* [TASK PROMPT]
Please output the lines shown below exactly as they appear.

* [DATA PROVIDED]
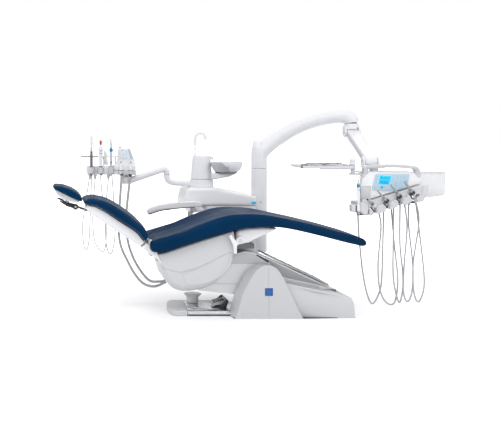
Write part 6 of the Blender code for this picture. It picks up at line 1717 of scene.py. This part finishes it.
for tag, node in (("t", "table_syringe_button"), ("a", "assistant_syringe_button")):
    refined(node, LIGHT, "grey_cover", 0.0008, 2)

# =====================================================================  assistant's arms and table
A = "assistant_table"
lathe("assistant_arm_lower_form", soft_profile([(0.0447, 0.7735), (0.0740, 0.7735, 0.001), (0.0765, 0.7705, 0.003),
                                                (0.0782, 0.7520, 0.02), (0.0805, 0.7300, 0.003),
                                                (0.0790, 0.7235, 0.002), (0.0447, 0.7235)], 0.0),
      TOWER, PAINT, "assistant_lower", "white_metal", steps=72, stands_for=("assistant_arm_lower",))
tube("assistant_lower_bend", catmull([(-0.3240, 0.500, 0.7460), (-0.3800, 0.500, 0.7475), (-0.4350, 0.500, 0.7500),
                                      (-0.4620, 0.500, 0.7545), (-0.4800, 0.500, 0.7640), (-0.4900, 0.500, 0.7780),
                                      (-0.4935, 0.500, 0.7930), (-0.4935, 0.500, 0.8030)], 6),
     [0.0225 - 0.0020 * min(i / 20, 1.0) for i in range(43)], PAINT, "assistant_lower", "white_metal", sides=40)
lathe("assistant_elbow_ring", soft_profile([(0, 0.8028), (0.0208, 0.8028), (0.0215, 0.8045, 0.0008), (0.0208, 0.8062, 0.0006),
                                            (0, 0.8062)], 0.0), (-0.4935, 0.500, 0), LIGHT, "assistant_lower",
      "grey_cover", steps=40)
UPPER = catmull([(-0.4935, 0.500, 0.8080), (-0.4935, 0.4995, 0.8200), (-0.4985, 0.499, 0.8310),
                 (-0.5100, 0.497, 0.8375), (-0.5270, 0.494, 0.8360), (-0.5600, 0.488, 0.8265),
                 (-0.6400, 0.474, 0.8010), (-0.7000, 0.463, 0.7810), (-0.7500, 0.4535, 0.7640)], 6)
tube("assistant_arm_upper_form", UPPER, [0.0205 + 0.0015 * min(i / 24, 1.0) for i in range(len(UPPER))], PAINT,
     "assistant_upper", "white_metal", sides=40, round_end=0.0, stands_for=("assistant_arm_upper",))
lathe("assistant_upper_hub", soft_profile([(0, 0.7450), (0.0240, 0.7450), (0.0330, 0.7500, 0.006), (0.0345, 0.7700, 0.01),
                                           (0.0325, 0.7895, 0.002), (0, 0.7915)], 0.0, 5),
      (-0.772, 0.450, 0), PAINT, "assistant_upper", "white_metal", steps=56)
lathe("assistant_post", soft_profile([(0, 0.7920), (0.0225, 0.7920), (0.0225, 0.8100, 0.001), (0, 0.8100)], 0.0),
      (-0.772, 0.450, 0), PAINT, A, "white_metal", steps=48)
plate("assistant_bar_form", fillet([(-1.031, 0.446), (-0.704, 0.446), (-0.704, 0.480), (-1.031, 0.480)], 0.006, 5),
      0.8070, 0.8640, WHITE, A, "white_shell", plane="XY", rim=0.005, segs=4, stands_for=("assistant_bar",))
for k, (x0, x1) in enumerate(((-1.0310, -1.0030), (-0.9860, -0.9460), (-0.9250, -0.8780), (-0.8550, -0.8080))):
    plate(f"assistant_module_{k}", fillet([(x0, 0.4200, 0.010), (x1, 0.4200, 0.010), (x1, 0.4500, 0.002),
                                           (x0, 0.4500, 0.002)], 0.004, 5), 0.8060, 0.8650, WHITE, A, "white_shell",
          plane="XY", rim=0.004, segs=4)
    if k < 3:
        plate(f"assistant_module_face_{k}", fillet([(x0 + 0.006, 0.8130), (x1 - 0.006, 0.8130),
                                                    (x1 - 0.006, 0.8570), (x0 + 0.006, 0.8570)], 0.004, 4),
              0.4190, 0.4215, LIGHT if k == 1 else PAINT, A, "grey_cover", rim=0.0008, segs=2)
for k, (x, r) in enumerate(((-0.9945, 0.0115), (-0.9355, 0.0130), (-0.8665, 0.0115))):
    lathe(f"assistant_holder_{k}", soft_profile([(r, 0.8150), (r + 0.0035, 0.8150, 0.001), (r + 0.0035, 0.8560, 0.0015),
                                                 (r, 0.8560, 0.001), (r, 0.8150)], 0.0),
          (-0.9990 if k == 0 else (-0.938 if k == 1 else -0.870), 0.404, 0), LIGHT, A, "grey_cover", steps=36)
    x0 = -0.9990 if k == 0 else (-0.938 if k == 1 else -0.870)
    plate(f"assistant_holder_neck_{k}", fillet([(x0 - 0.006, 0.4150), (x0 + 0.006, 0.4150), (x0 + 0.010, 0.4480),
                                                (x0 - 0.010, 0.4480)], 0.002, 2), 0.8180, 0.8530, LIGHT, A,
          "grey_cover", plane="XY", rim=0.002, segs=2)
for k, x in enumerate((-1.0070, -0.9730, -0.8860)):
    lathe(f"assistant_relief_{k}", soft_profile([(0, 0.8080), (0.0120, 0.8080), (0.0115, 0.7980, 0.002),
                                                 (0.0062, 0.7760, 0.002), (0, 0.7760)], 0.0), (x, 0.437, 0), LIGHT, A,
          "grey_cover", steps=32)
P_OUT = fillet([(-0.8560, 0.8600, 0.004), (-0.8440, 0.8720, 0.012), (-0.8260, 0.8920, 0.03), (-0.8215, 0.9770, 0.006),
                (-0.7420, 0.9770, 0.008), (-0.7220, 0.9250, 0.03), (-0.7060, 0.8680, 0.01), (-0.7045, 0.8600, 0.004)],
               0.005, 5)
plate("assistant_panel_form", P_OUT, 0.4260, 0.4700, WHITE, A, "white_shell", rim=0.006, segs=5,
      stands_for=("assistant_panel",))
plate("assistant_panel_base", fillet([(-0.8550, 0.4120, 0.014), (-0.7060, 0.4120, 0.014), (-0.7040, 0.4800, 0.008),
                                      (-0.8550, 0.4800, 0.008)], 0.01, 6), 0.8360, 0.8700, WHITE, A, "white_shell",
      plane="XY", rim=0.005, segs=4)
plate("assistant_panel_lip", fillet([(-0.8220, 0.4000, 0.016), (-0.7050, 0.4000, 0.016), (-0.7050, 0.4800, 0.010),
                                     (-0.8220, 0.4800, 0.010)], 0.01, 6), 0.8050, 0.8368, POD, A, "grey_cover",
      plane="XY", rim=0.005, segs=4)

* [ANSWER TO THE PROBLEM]
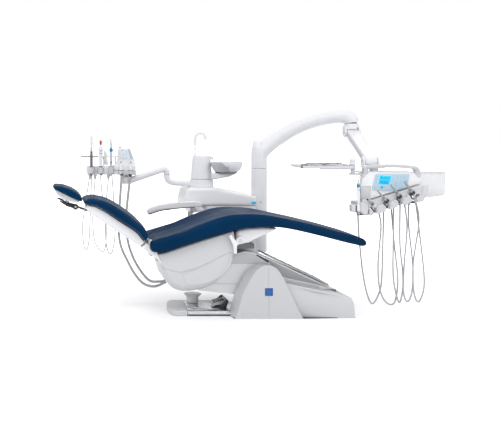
Write part 6 of the Blender code for this picture. It picks up at line 1717 of scene.py. This part finishes it.
for tag, node in (("t", "table_syringe_button"), ("a", "assistant_syringe_button")):
    refined(node, LIGHT, "grey_cover", 0.0008, 2)

# =====================================================================  assistant's arms and table
A = "assistant_table"
lathe("assistant_arm_lower_form", soft_profile([(0.0447, 0.7735), (0.0740, 0.7735, 0.001), (0.0765, 0.7705, 0.003),
                                                (0.0782, 0.7520, 0.02), (0.0805, 0.7300, 0.003),
                                                (0.0790, 0.7235, 0.002), (0.0447, 0.7235)], 0.0),
      TOWER, PAINT, "assistant_lower", "white_metal", steps=72, stands_for=("assistant_arm_lower",))
tube("assistant_lower_bend", catmull([(-0.3240, 0.500, 0.7460), (-0.3800, 0.500, 0.7475), (-0.4350, 0.500, 0.7500),
                                      (-0.4620, 0.500, 0.7545), (-0.4800, 0.500, 0.7640), (-0.4900, 0.500, 0.7780),
                                      (-0.4935, 0.500, 0.7930), (-0.4935, 0.500, 0.8030)], 6),
     [0.0225 - 0.0020 * min(i / 20, 1.0) for i in range(43)], PAINT, "assistant_lower", "white_metal", sides=40)
lathe("assistant_elbow_ring", soft_profile([(0, 0.8028), (0.0208, 0.8028), (0.0215, 0.8045, 0.0008), (0.0208, 0.8062, 0.0006),
                                            (0, 0.8062)], 0.0), (-0.4935, 0.500, 0), LIGHT, "assistant_lower",
      "grey_cover", steps=40)
UPPER = catmull([(-0.4935, 0.500, 0.8080), (-0.4935, 0.4995, 0.8200), (-0.4985, 0.499, 0.8310),
                 (-0.5100, 0.497, 0.8375), (-0.5270, 0.494, 0.8360), (-0.5600, 0.488, 0.8265),
                 (-0.6400, 0.474, 0.8010), (-0.7000, 0.463, 0.7810), (-0.7500, 0.4535, 0.7640)], 6)
tube("assistant_arm_upper_form", UPPER, [0.0205 + 0.0015 * min(i / 24, 1.0) for i in range(len(UPPER))], PAINT,
     "assistant_upper", "white_metal", sides=40, round_end=0.0, stands_for=("assistant_arm_upper",))
lathe("assistant_upper_hub", soft_profile([(0, 0.7450), (0.0240, 0.7450), (0.0330, 0.7500, 0.006), (0.0345, 0.7700, 0.01),
                                           (0.0325, 0.7895, 0.002), (0, 0.7915)], 0.0, 5),
      (-0.772, 0.450, 0), PAINT, "assistant_upper", "white_metal", steps=56)
lathe("assistant_post", soft_profile([(0, 0.7920), (0.0225, 0.7920), (0.0225, 0.8100, 0.001), (0, 0.8100)], 0.0),
      (-0.772, 0.450, 0), PAINT, A, "white_metal", steps=48)
plate("assistant_bar_form", fillet([(-1.031, 0.446), (-0.704, 0.446), (-0.704, 0.480), (-1.031, 0.480)], 0.006, 5),
      0.8070, 0.8640, WHITE, A, "white_shell", plane="XY", rim=0.005, segs=4, stands_for=("assistant_bar",))
for k, (x0, x1) in enumerate(((-1.0310, -1.0030), (-0.9860, -0.9460), (-0.9250, -0.8780), (-0.8550, -0.8080))):
    plate(f"assistant_module_{k}", fillet([(x0, 0.4200, 0.010), (x1, 0.4200, 0.010), (x1, 0.4500, 0.002),
                                           (x0, 0.4500, 0.002)], 0.004, 5), 0.8060, 0.8650, WHITE, A, "white_shell",
          plane="XY", rim=0.004, segs=4)
    if k < 3:
        plate(f"assistant_module_face_{k}", fillet([(x0 + 0.006, 0.8130), (x1 - 0.006, 0.8130),
                                                    (x1 - 0.006, 0.8570), (x0 + 0.006, 0.8570)], 0.004, 4),
              0.4190, 0.4215, LIGHT if k == 1 else PAINT, A, "grey_cover", rim=0.0008, segs=2)
for k, (x, r) in enumerate(((-0.9945, 0.0115), (-0.9355, 0.0130), (-0.8665, 0.0115))):
    lathe(f"assistant_holder_{k}", soft_profile([(r, 0.8150), (r + 0.0035, 0.8150, 0.001), (r + 0.0035, 0.8560, 0.0015),
                                                 (r, 0.8560, 0.001), (r, 0.8150)], 0.0),
          (-0.9990 if k == 0 else (-0.938 if k == 1 else -0.870), 0.404, 0), LIGHT, A, "grey_cover", steps=36)
    x0 = -0.9990 if k == 0 else (-0.938 if k == 1 else -0.870)
    plate(f"assistant_holder_neck_{k}", fillet([(x0 - 0.006, 0.4150), (x0 + 0.006, 0.4150), (x0 + 0.010, 0.4480),
                                                (x0 - 0.010, 0.4480)], 0.002, 2), 0.8180, 0.8530, LIGHT, A,
          "grey_cover", plane="XY", rim=0.002, segs=2)
for k, x in enumerate((-1.0070, -0.9730, -0.8860)):
    lathe(f"assistant_relief_{k}", soft_profile([(0, 0.8080), (0.0120, 0.8080), (0.0115, 0.7980, 0.002),
                                                 (0.0062, 0.7760, 0.002), (0, 0.7760)], 0.0), (x, 0.437, 0), LIGHT, A,
          "grey_cover", steps=32)
P_OUT = fillet([(-0.8560, 0.8600, 0.004), (-0.8440, 0.8720, 0.012), (-0.8260, 0.8920, 0.03), (-0.8215, 0.9770, 0.006),
                (-0.7420, 0.9770, 0.008), (-0.7220, 0.9250, 0.03), (-0.7060, 0.8680, 0.01), (-0.7045, 0.8600, 0.004)],
               0.005, 5)
plate("assistant_panel_form", P_OUT, 0.4260, 0.4700, WHITE, A, "white_shell", rim=0.006, segs=5,
      stands_for=("assistant_panel",))
plate("assistant_panel_base", fillet([(-0.8550, 0.4120, 0.014), (-0.7060, 0.4120, 0.014), (-0.7040, 0.4800, 0.008),
                                      (-0.8550, 0.4800, 0.008)], 0.01, 6), 0.8360, 0.8700, WHITE, A, "white_shell",
      plane="XY", rim=0.005, segs=4)
plate("assistant_panel_lip", fillet([(-0.8220, 0.4000, 0.016), (-0.7050, 0.4000, 0.016), (-0.7050, 0.4800, 0.010),
                                     (-0.8220, 0.4800, 0.010)], 0.01, 6), 0.8050, 0.8368, POD, A, "grey_cover",
      plane="XY", rim=0.005, segs=4)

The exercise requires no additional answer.